The Jets are  so powerful a news driving force, they could easily pull a George Steinbrenner and try to steal some of the Super Bowl thunder in Monday's papers by holding an impromptu press conference at MetLife Stadium at around 6:15 p.m. Sunday under the guise of some "big announcement." The league, of course, would go ballistic, but I promise you, if the Jets went ahead with it every last reporter not in Indianapolis would be dispatched to East Rutherford and every reporter inside Lucas Oil Stadium would be glued to a television, little notepad or tape recorder in hand.

Right or wrong, deserved or undeserved, that's power the Jets have that you can't buy.

When Rex was hired in 2009 his first job was to change the culture of this franchise. He did that by getting the Jets to the AFC Championship game. The next year his job was to turn the Jets into champions, and though he once again came up a half short, he completed the public transformation. The Jets went from the team with no identity to the team with the biggest bull's-eye on its back in the NFL.
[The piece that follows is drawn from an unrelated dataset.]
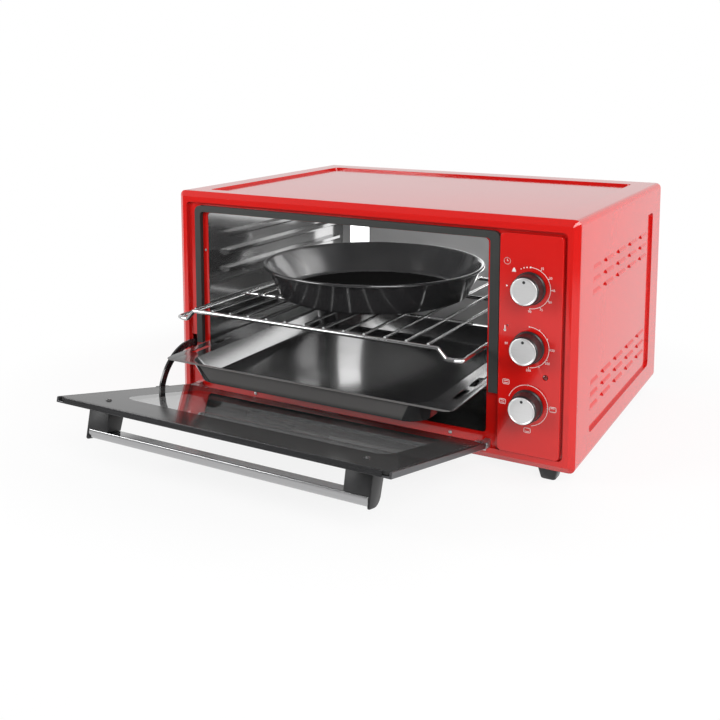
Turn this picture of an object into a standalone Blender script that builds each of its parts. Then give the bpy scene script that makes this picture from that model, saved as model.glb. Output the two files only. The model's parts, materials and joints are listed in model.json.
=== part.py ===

But in 2011, Rex lost control of his own message and what's transpired since has turned the Jets into the outlaws of the league.

The Jets were a lifeless body strapped to a gurney a few seasons ago. But then an eccentric mad scientist showed up and flipped the electric switch. What has resulted has been a Frankenstein-type creature that has caused all kinds of mayhem, but never quite enough on the field, where the true measure of who should be worthy of attention or criticism is supposedly determined.

Yet the media can't get enough.

These are strange times, indeed, and my guess is they are only going to get worse before they get better.

If you thought before that the only way the Jets could control and justify their message was to win, get ready for an offseason of utter insanity.

For the Jets are always news, be it of their own creation or whatever the devious and desperate minds decide to dream up and pass off as relative.